- **WORK TO COMPLETE**
Copy each line below without leaving any out.

[Data records]
····················
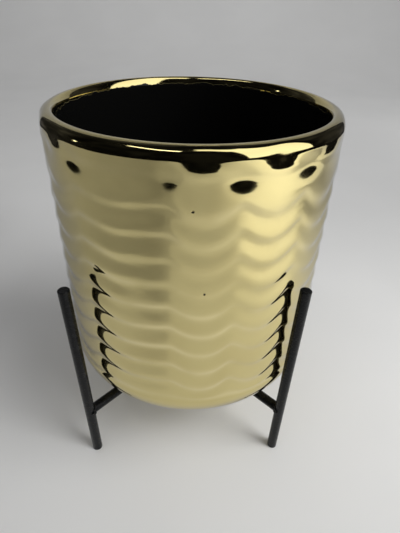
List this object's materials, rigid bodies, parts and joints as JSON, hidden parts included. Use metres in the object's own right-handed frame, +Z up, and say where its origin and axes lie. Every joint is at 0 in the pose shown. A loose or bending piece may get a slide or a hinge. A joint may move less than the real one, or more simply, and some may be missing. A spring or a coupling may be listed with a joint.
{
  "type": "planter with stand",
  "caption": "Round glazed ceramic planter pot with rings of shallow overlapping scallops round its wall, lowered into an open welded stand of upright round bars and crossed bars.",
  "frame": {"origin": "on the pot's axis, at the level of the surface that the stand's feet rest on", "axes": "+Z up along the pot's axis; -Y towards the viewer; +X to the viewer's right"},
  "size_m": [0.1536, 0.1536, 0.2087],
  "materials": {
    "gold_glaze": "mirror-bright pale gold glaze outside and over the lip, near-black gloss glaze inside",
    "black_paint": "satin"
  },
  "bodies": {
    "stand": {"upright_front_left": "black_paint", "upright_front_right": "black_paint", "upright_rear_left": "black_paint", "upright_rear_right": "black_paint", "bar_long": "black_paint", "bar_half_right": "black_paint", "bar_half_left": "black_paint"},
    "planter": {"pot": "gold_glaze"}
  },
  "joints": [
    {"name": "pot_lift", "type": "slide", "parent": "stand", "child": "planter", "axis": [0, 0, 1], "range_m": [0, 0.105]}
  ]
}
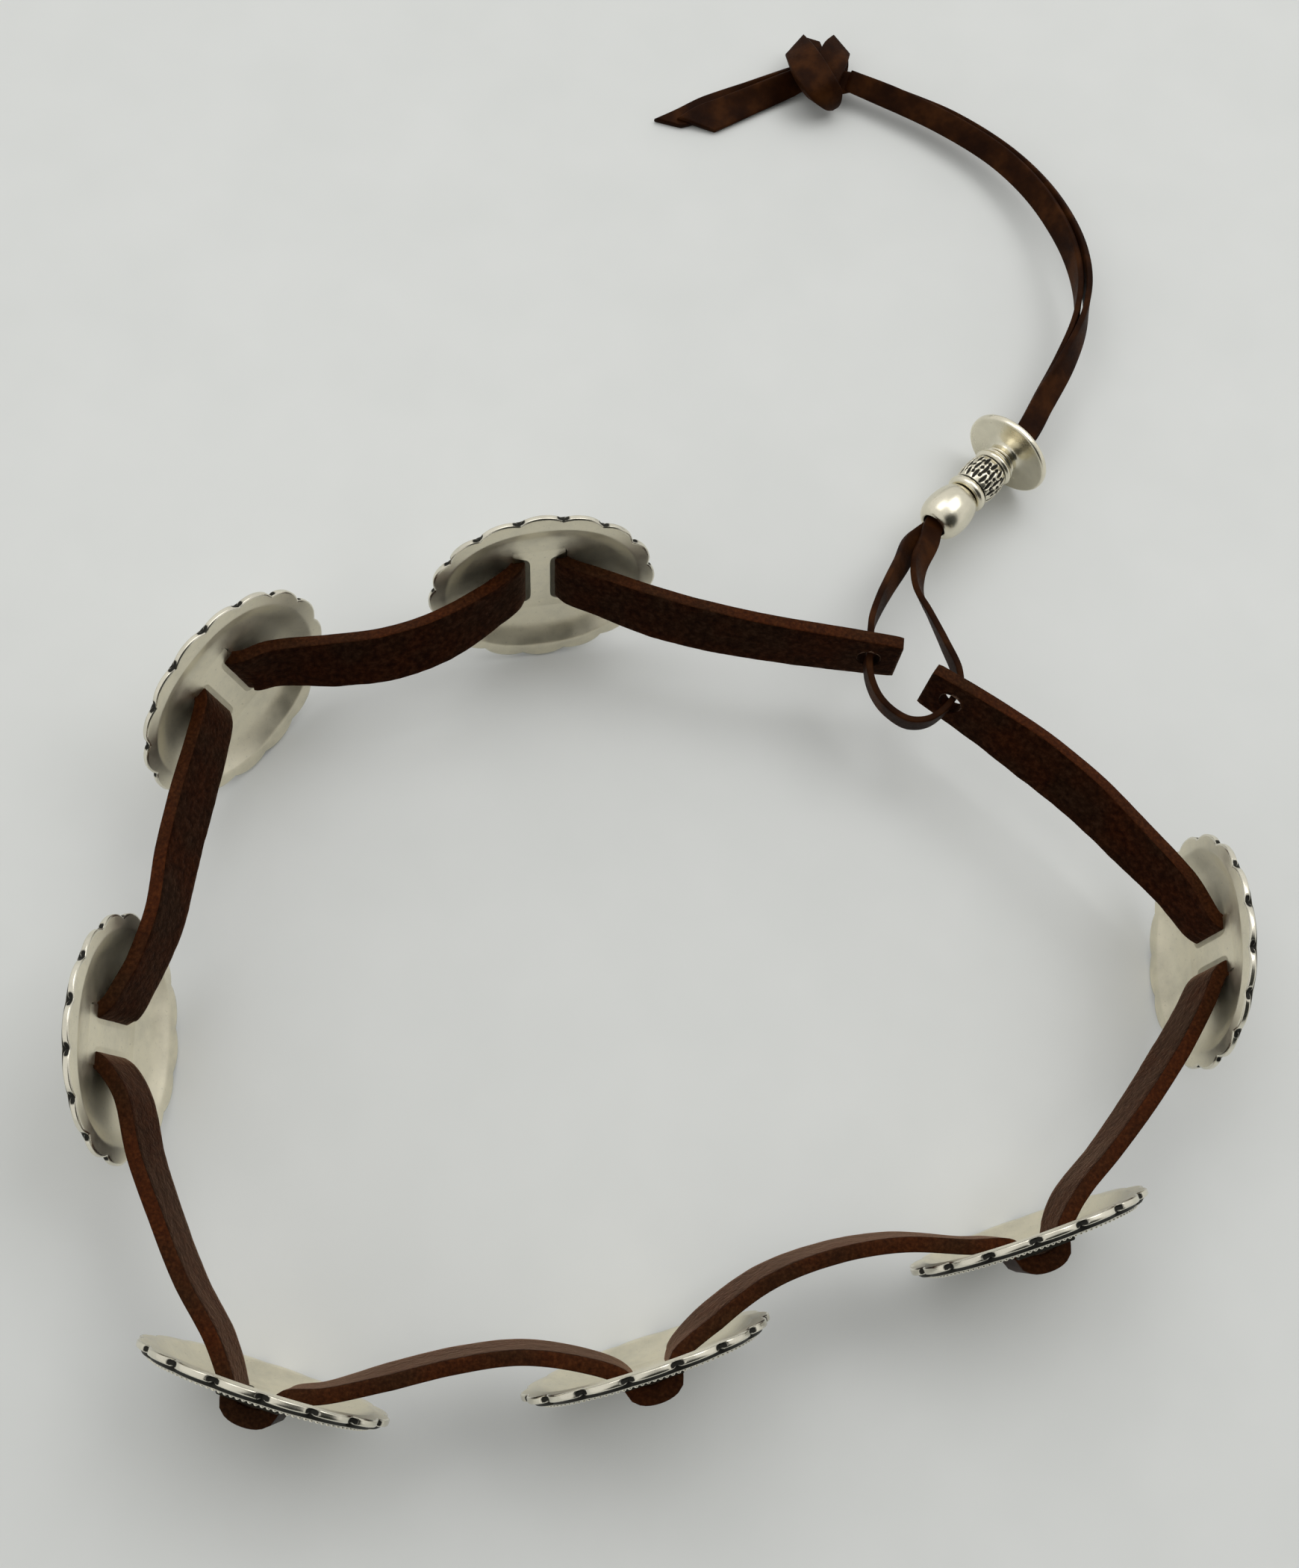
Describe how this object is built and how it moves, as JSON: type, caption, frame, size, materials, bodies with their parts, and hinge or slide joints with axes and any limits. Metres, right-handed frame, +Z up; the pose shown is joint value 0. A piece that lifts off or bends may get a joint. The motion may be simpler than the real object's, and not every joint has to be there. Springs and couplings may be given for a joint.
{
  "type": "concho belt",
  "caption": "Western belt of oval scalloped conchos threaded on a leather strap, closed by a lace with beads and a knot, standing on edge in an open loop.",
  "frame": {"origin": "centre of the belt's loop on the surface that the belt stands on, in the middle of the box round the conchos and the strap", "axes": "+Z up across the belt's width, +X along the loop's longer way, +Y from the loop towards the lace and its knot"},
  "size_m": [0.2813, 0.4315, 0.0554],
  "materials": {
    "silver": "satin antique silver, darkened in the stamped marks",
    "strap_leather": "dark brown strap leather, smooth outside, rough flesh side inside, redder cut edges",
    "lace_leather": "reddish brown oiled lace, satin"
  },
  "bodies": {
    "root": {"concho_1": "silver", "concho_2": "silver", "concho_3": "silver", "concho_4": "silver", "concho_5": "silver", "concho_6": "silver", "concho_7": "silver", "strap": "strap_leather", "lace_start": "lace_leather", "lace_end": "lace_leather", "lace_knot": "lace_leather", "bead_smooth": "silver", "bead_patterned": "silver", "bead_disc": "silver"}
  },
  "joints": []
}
····················
- **RIGHT ANSWER**
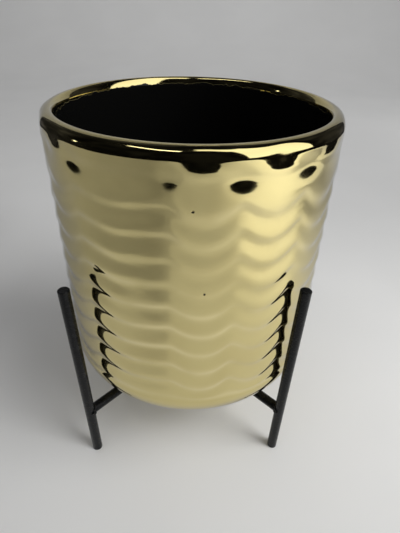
List this object's materials, rigid bodies, parts and joints as JSON, hidden parts included. Use metres in the object's own right-handed frame, +Z up, and say where its origin and axes lie. Every joint is at 0 in the pose shown. A loose or bending piece may get a slide or a hinge. A joint may move less than the real one, or more simply, and some may be missing. A spring or a coupling may be listed with a joint.
{
  "type": "planter with stand",
  "caption": "Round glazed ceramic planter pot with rings of shallow overlapping scallops round its wall, lowered into an open welded stand of upright round bars and crossed bars.",
  "frame": {"origin": "on the pot's axis, at the level of the surface that the stand's feet rest on", "axes": "+Z up along the pot's axis; -Y towards the viewer; +X to the viewer's right"},
  "size_m": [0.1536, 0.1536, 0.2087],
  "materials": {
    "gold_glaze": "mirror-bright pale gold glaze outside and over the lip, near-black gloss glaze inside",
    "black_paint": "satin"
  },
  "bodies": {
    "stand": {"upright_front_left": "black_paint", "upright_front_right": "black_paint", "upright_rear_left": "black_paint", "upright_rear_right": "black_paint", "bar_long": "black_paint", "bar_half_right": "black_paint", "bar_half_left": "black_paint"},
    "planter": {"pot": "gold_glaze"}
  },
  "joints": [
    {"name": "pot_lift", "type": "slide", "parent": "stand", "child": "planter", "axis": [0, 0, 1], "range_m": [0, 0.105]}
  ]
}
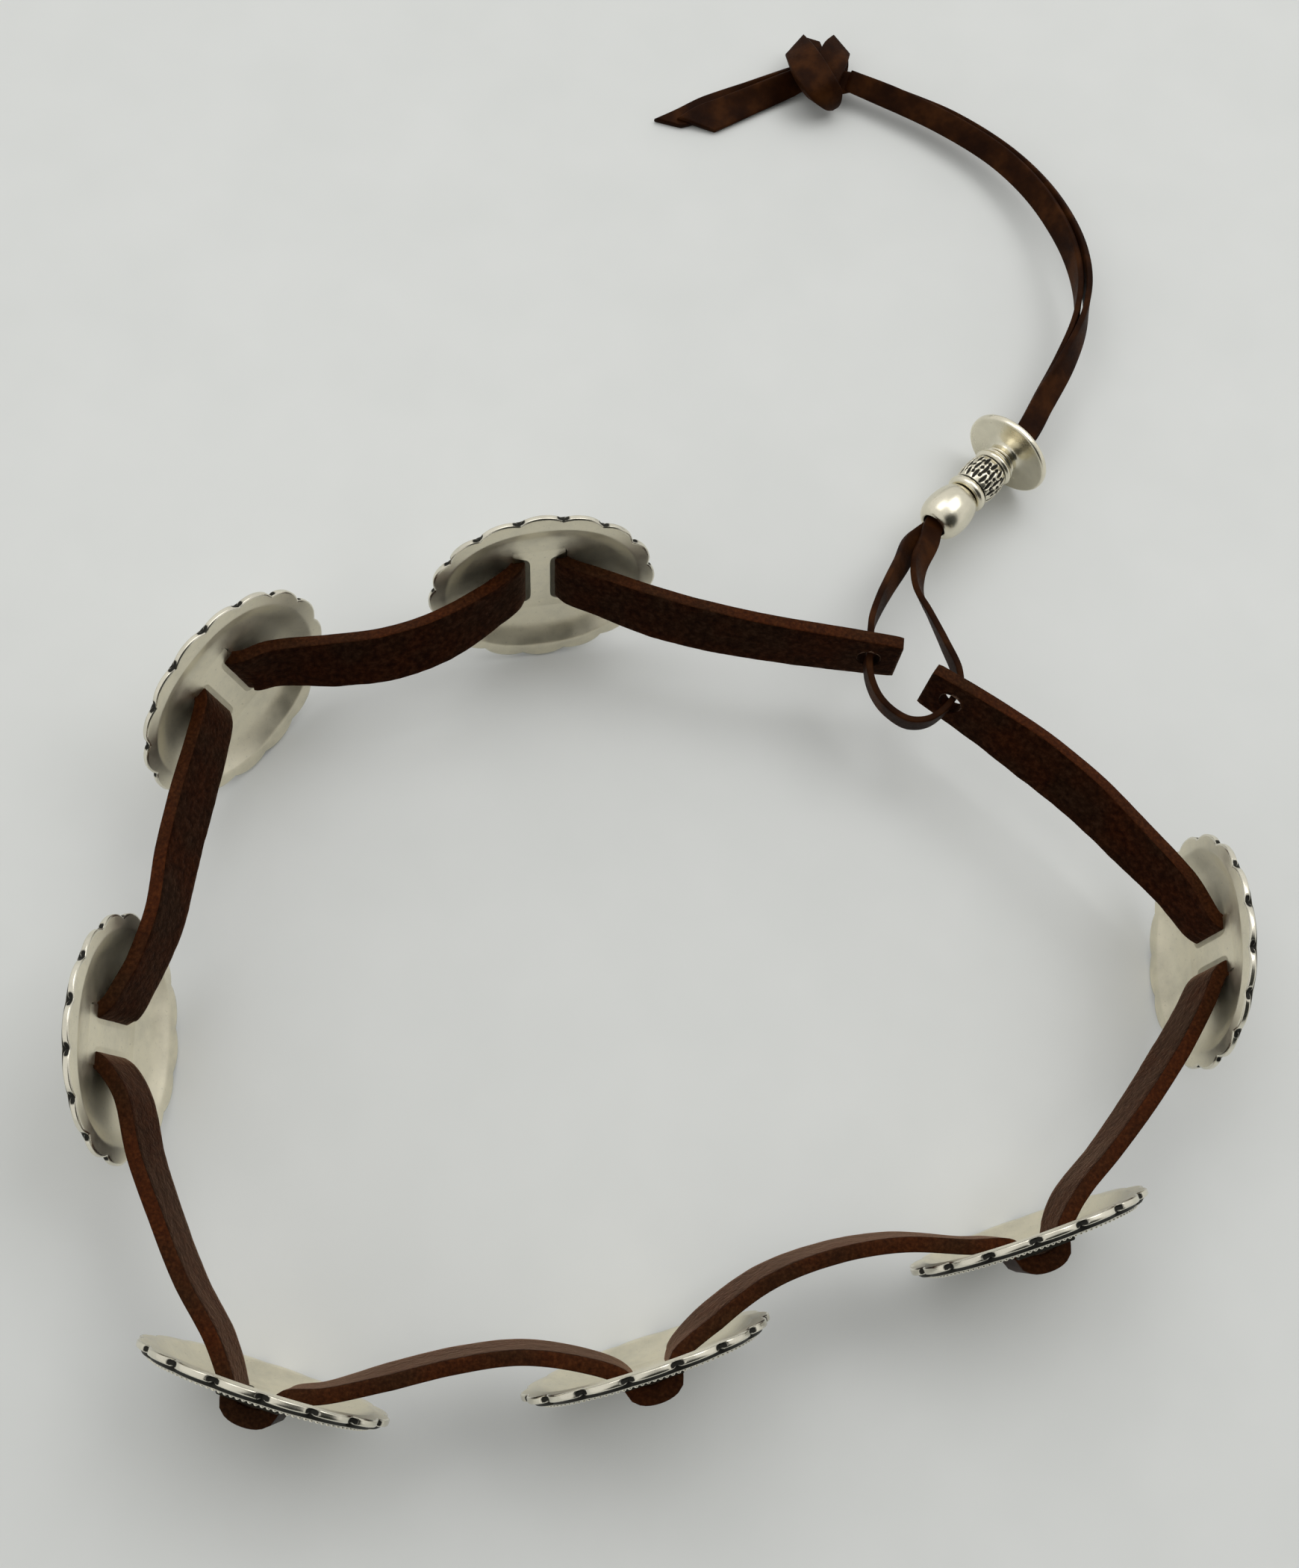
Describe how this object is built and how it moves, as JSON: type, caption, frame, size, materials, bodies with their parts, and hinge or slide joints with axes and any limits. Metres, right-handed frame, +Z up; the pose shown is joint value 0. A piece that lifts off or bends may get a joint. The motion may be simpler than the real object's, and not every joint has to be there. Springs and couplings may be given for a joint.
{
  "type": "concho belt",
  "caption": "Western belt of oval scalloped conchos threaded on a leather strap, closed by a lace with beads and a knot, standing on edge in an open loop.",
  "frame": {"origin": "centre of the belt's loop on the surface that the belt stands on, in the middle of the box round the conchos and the strap", "axes": "+Z up across the belt's width, +X along the loop's longer way, +Y from the loop towards the lace and its knot"},
  "size_m": [0.2813, 0.4315, 0.0554],
  "materials": {
    "silver": "satin antique silver, darkened in the stamped marks",
    "strap_leather": "dark brown strap leather, smooth outside, rough flesh side inside, redder cut edges",
    "lace_leather": "reddish brown oiled lace, satin"
  },
  "bodies": {
    "root": {"concho_1": "silver", "concho_2": "silver", "concho_3": "silver", "concho_4": "silver", "concho_5": "silver", "concho_6": "silver", "concho_7": "silver", "strap": "strap_leather", "lace_start": "lace_leather", "lace_end": "lace_leather", "lace_knot": "lace_leather", "bead_smooth": "silver", "bead_patterned": "silver", "bead_disc": "silver"}
  },
  "joints": []
}